In light of the increasing cost of living and rising inflation, the Federal Reserve raised rates by 75 basis points in July. This was done after already having a similar 75 basis-point hike in June. The main goal of increasing Fed interest rates is to help deal with the record-high inflation by encouraging people to save more and spend less. But how exactly does that affect you?
In response to the sharp rise in the price of gas, food, and other expenses over the past year, the Fed has raised its interest rate to 2.25% – 2.5%. The bump in fed interest rates is expected to make it more difficult and costly to borrow money through credit cards, mortgages, and loans.

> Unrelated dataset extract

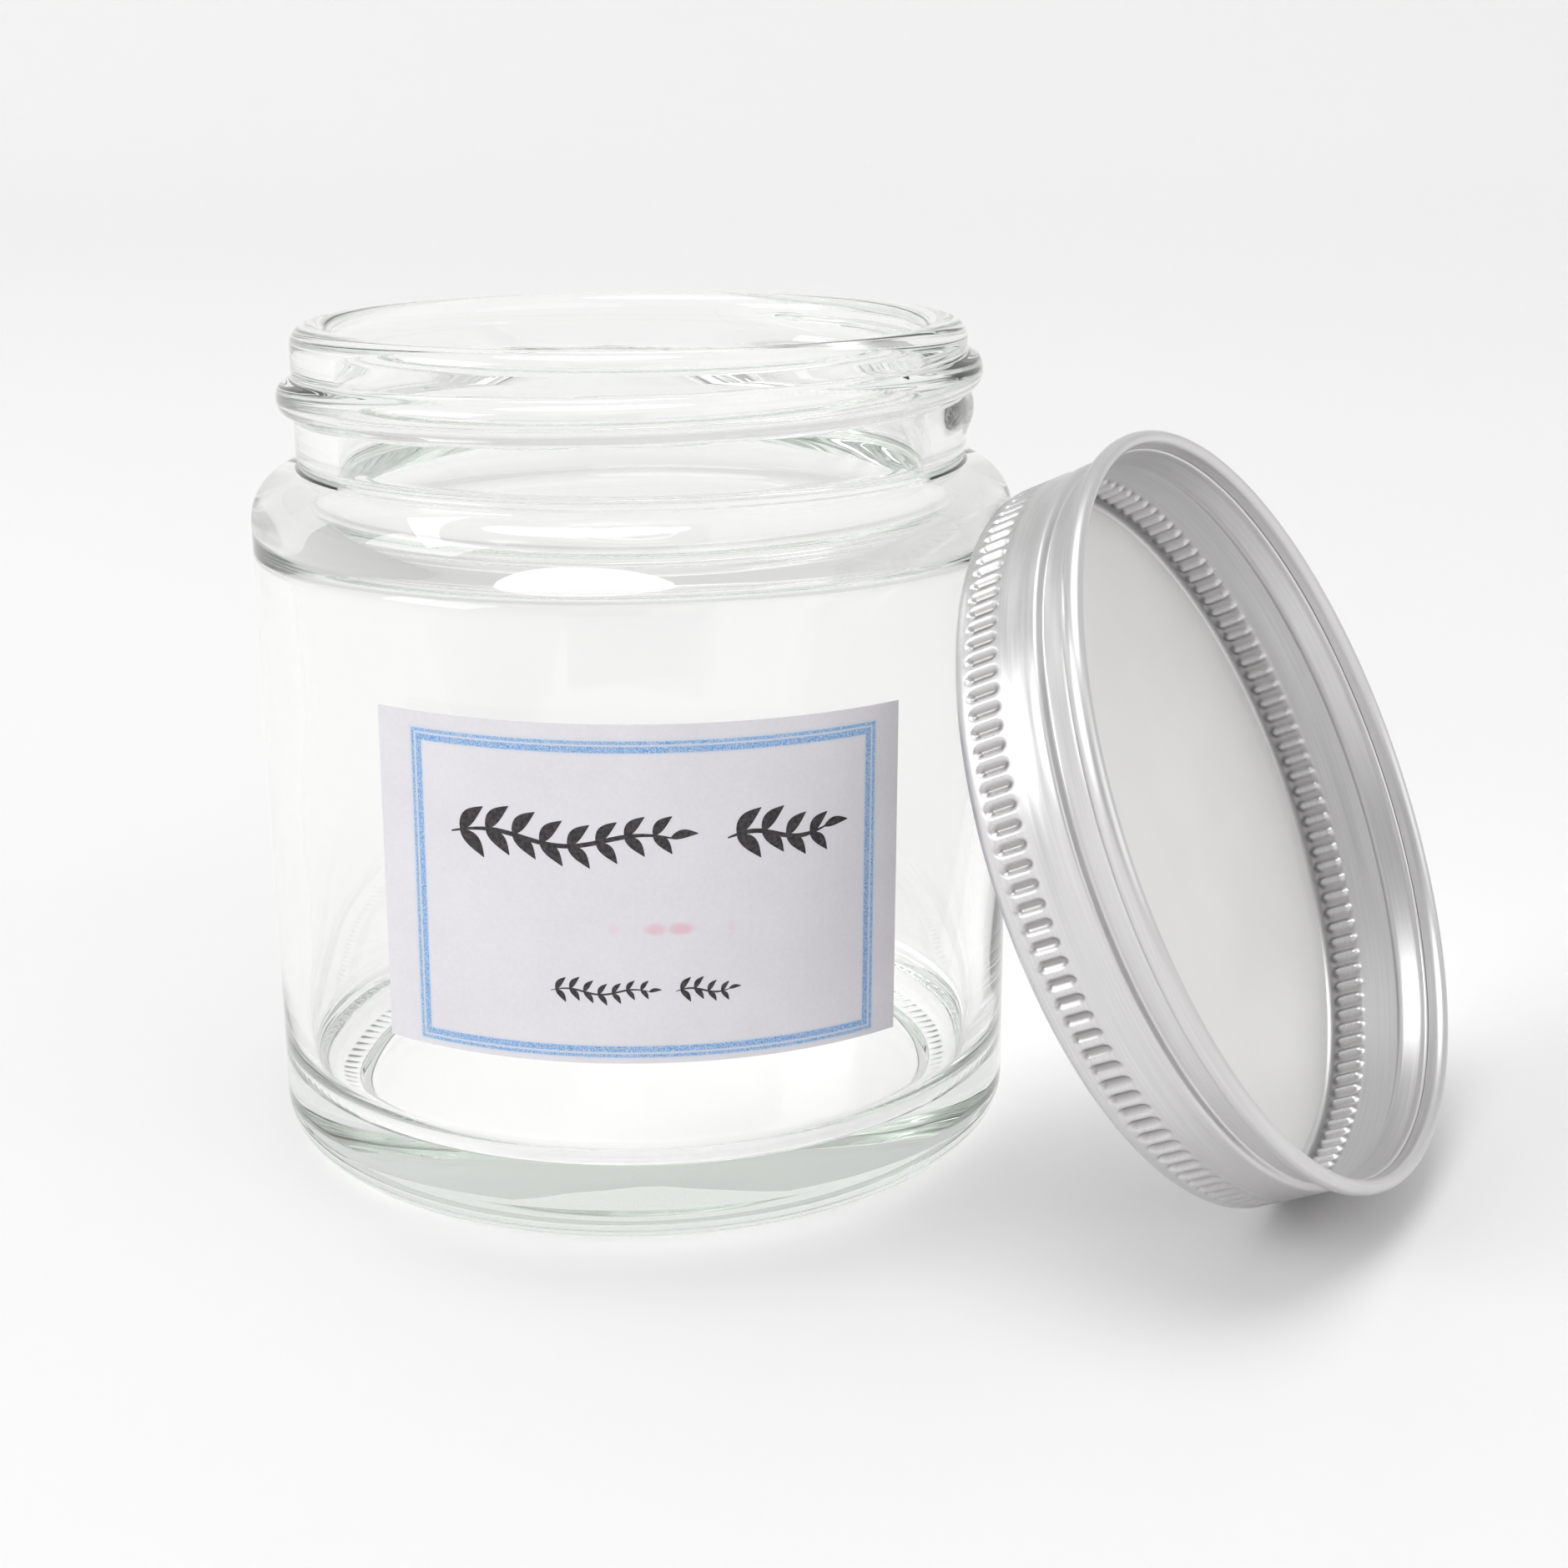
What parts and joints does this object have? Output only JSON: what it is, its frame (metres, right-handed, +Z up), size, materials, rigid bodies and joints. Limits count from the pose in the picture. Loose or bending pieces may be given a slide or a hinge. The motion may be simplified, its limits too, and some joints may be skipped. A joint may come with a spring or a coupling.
{
  "type": "candle jar with screw lid",
  "caption": "Clear straight-sided glass candle jar, empty, with a paper label and an aluminium screw lid that leans open against its side.",
  "frame": {"origin": "centre of the jar's foot, on the jar's axis, in the plane that it stands on", "axes": "+Z up along the jar's axis; -Y is the side that the label faces; the lid leans on the +X side, a little towards -Y"},
  "size_m": [0.1209, 0.0966, 0.0815],
  "materials": {
    "clear_glass": "clear, polished",
    "label_paper": "matt uncoated paper",
    "lid_aluminium": "satin, lightly brushed",
    "liner_foam": "satin foam sheet"
  },
  "bodies": {
    "jar": {"glass_jar": "clear_glass", "paper_label": "label_paper"},
    "lid_seal": {"lid_liner": "liner_foam"},
    "lid_cap": {"lid_shell": "lid_aluminium"}
  },
  "joints": [
    {"name": "lid_carry", "type": "hinge", "parent": "jar", "child": "lid_seal", "pos_m": [0.04202, -0.02033, 0.08103], "axis": [-0.4545, -0.8881, -0.069], "range_deg": [0, 244.82]},
    {"name": "lid_turn", "type": "hinge", "parent": "lid_seal", "child": "lid_cap", "pos_m": [0.04905, -0.02016, 0.03248], "axis": [0.759, -0.4986, 0.4187], "continuous": true}
  ]
}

As a result, this will slow down the economy by making consumers spend less and reducing their demand. Hopefully, this will help bring prices down in the long term as supply begins to catch up with demand. In addition, rising Fed interest rates could mean getting a better return on your savings accounts. With the rise in the cost of borrowing money, several banks have adjusted their annual percentage yields to reflect this increase.
However, a rapid increase in Fed interest rates may have a negative effect on the economy in the short term. If the Fed raises the rates too aggressively, this can lead to more layoffs and higher unemployment. Also, credit card debt becomes more expensive and more difficult to pay back as the Fed rate rises. Although there isn’t a strong link between the stock market and Fed interest rates, the rate hike will result in less liquidity in the market. This could lead to investors feeling the need to exit the stock or crypto markets.
When these positive and negative effects will begin to manifest themselves depends on whether there will be other rate increases later this year. According to Jerome Powell, chair of the Federal Reserve, the fed rate is expected to rise by at least an additional 1 percentage point by the end of the year. As to when this could occur, it is possible to expect an announcement after the Fed’s next meeting in September. While these changes may be painful in the short term, the Fed believes that these interest rate hikes will lead to a healthier and more stable economy going forward.